▶ **Exercise description**: Copy every line of the material below word for word.

▶ **Raw data**:
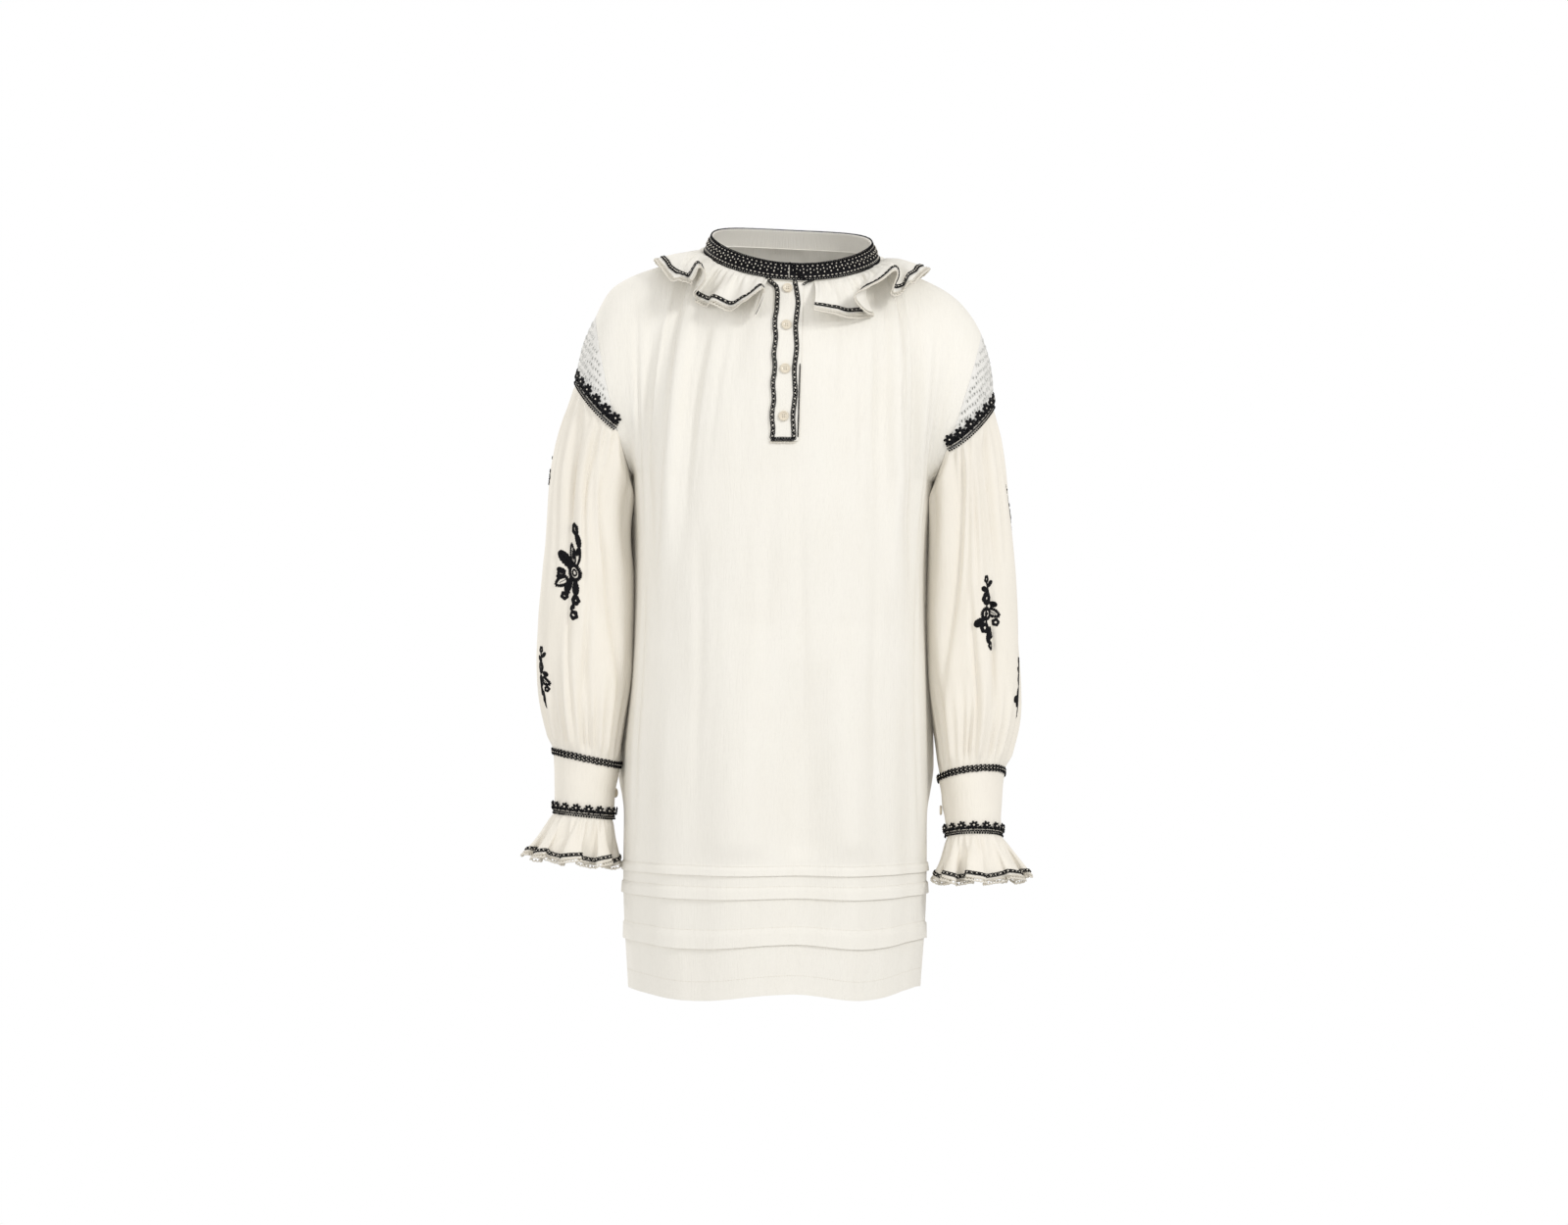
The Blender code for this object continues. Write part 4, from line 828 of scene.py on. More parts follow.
def repeat_tree():
    """Geometry Nodes: an item at each point, turned and sized by the point's own attributes."""
    tree = bpy.data.node_groups.new("repeat", "GeometryNodeTree")
    sockets = (
        ("Places", "NodeSocketGeometry"), ("Item", "NodeSocketObject"), ("Size", "NodeSocketFloat"),
        ("Unevenness", "NodeSocketFloat"), ("Seed", "NodeSocketInt"), ("Finish", "NodeSocketMaterial"),
    )
    for name, kind in sockets:
        tree.interface.new_socket(name, in_out="INPUT", socket_type=kind)
    tree.interface.new_socket("Mesh", in_out="OUTPUT", socket_type="NodeSocketGeometry")
    start = add_node(tree, "NodeGroupInput").outputs

    def attribute(name):
        node = add_node(tree, "GeometryNodeInputNamedAttribute", {"Name": name}, data_type="FLOAT_VECTOR")
        return node.outputs["Attribute"]

    axes = {"Primary Axis": attribute("along"), "Secondary Axis": attribute("outward")}
    turn = add_node(tree, "FunctionNodeAxesToRotation", (), axes, primary_axis="X", secondary_axis="Z")
    limits = {}
    for place, operation in ((2, "SUBTRACT"), (3, "ADD")):
        terms = {0: start["Size"], 1: start["Unevenness"]}
        limits[place] = add_node(tree, "ShaderNodeMath", (), terms, operation=operation).outputs[0]
    limits["Seed"] = start["Seed"]
    chance = add_node(tree, "FunctionNodeRandomValue", (), limits, data_type="FLOAT")
    sizes = {0: attribute("size"), "Scale": chance.outputs[1]}
    scale = add_node(tree, "ShaderNodeVectorMath", (), sizes, operation="SCALE")
    shape = add_node(tree, "GeometryNodeObjectInfo", (), {"Object": start["Item"]})
    stand = add_node(tree, "GeometryNodeInstanceOnPoints", (), {
        "Points": start["Places"], "Instance": shape.outputs["Geometry"],
        "Rotation": turn.outputs["Rotation"], "Scale": scale.outputs[0],
    })
    real = add_node(tree, "GeometryNodeRealizeInstances", (), {"Geometry": stand.outputs["Instances"]})
    finish = {"Geometry": real.outputs["Geometry"], "Material": start["Finish"]}
    colour = add_node(tree, "GeometryNodeSetMaterial", (), finish)
    add_node(tree, "NodeGroupOutput", (), {"Mesh": colour.outputs["Geometry"]})
    return tree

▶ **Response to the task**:
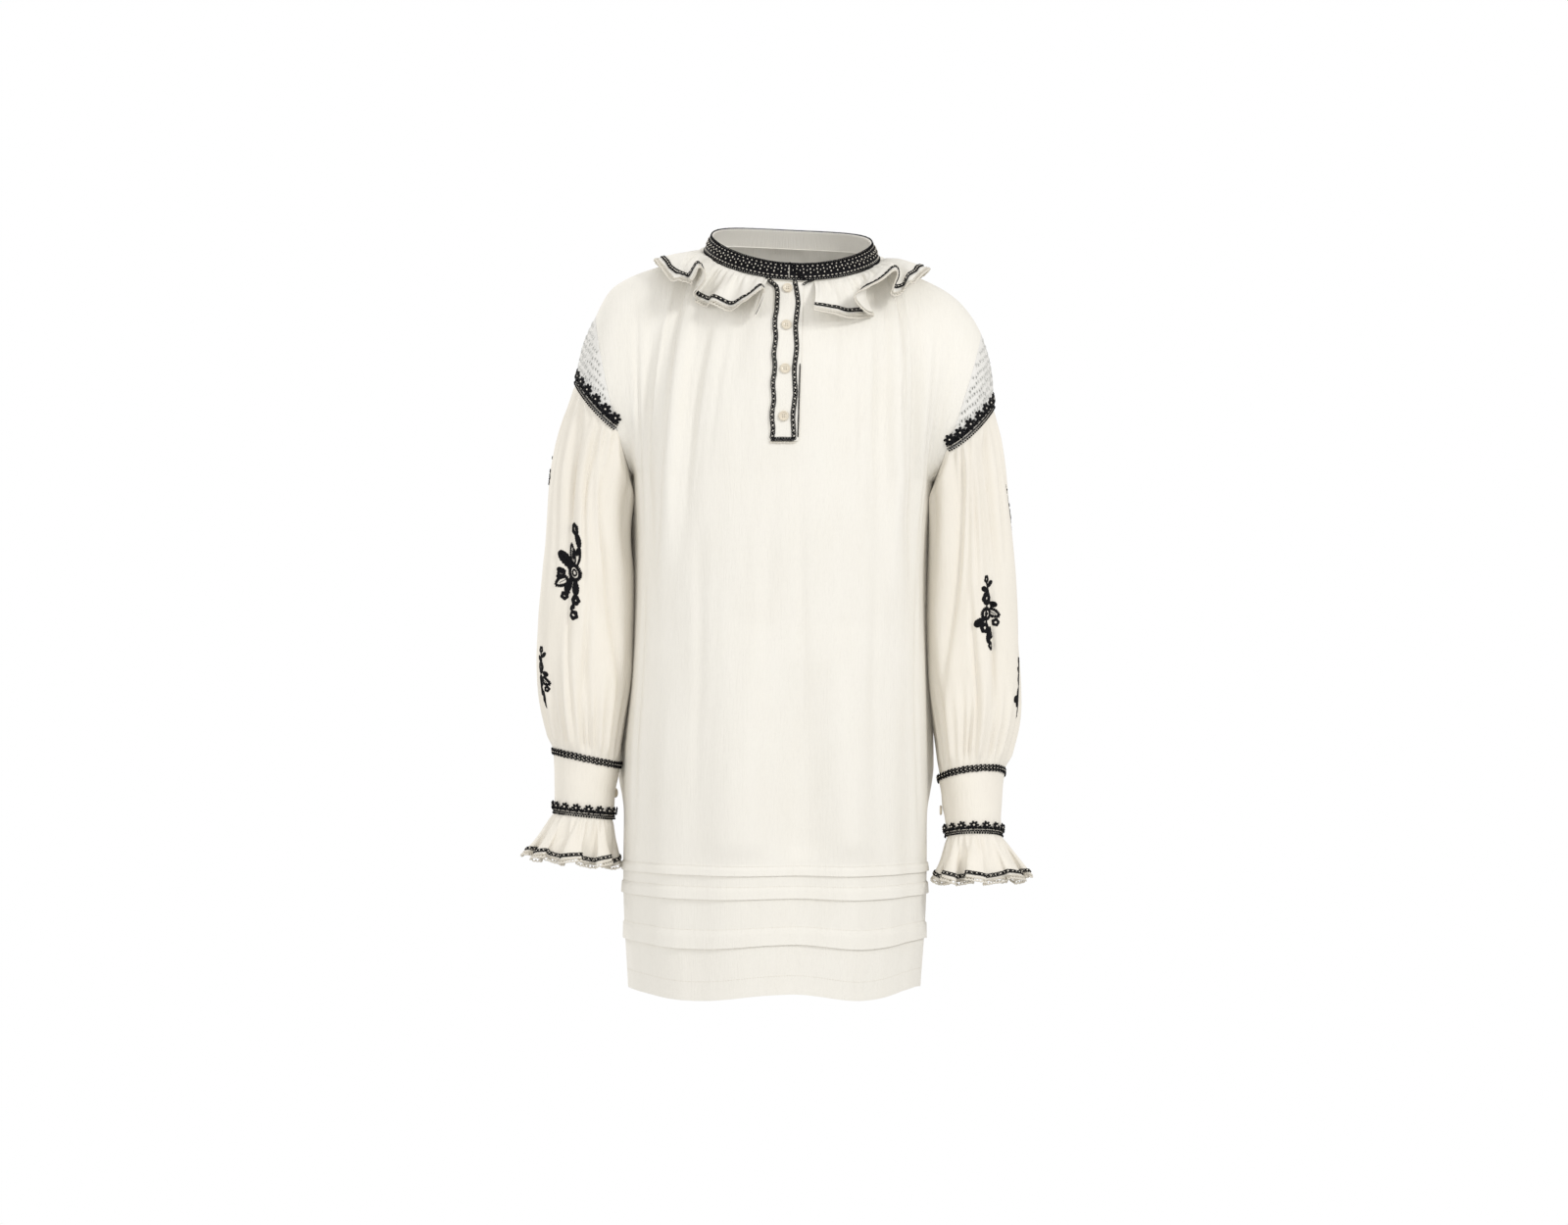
The Blender code for this object continues. Write part 4, from line 828 of scene.py on. More parts follow.
def repeat_tree():
    """Geometry Nodes: an item at each point, turned and sized by the point's own attributes."""
    tree = bpy.data.node_groups.new("repeat", "GeometryNodeTree")
    sockets = (
        ("Places", "NodeSocketGeometry"), ("Item", "NodeSocketObject"), ("Size", "NodeSocketFloat"),
        ("Unevenness", "NodeSocketFloat"), ("Seed", "NodeSocketInt"), ("Finish", "NodeSocketMaterial"),
    )
    for name, kind in sockets:
        tree.interface.new_socket(name, in_out="INPUT", socket_type=kind)
    tree.interface.new_socket("Mesh", in_out="OUTPUT", socket_type="NodeSocketGeometry")
    start = add_node(tree, "NodeGroupInput").outputs

    def attribute(name):
        node = add_node(tree, "GeometryNodeInputNamedAttribute", {"Name": name}, data_type="FLOAT_VECTOR")
        return node.outputs["Attribute"]

    axes = {"Primary Axis": attribute("along"), "Secondary Axis": attribute("outward")}
    turn = add_node(tree, "FunctionNodeAxesToRotation", (), axes, primary_axis="X", secondary_axis="Z")
    limits = {}
    for place, operation in ((2, "SUBTRACT"), (3, "ADD")):
        terms = {0: start["Size"], 1: start["Unevenness"]}
        limits[place] = add_node(tree, "ShaderNodeMath", (), terms, operation=operation).outputs[0]
    limits["Seed"] = start["Seed"]
    chance = add_node(tree, "FunctionNodeRandomValue", (), limits, data_type="FLOAT")
    sizes = {0: attribute("size"), "Scale": chance.outputs[1]}
    scale = add_node(tree, "ShaderNodeVectorMath", (), sizes, operation="SCALE")
    shape = add_node(tree, "GeometryNodeObjectInfo", (), {"Object": start["Item"]})
    stand = add_node(tree, "GeometryNodeInstanceOnPoints", (), {
        "Points": start["Places"], "Instance": shape.outputs["Geometry"],
        "Rotation": turn.outputs["Rotation"], "Scale": scale.outputs[0],
    })
    real = add_node(tree, "GeometryNodeRealizeInstances", (), {"Geometry": stand.outputs["Instances"]})
    finish = {"Geometry": real.outputs["Geometry"], "Material": start["Finish"]}
    colour = add_node(tree, "GeometryNodeSetMaterial", (), finish)
    add_node(tree, "NodeGroupOutput", (), {"Mesh": colour.outputs["Geometry"]})
    return tree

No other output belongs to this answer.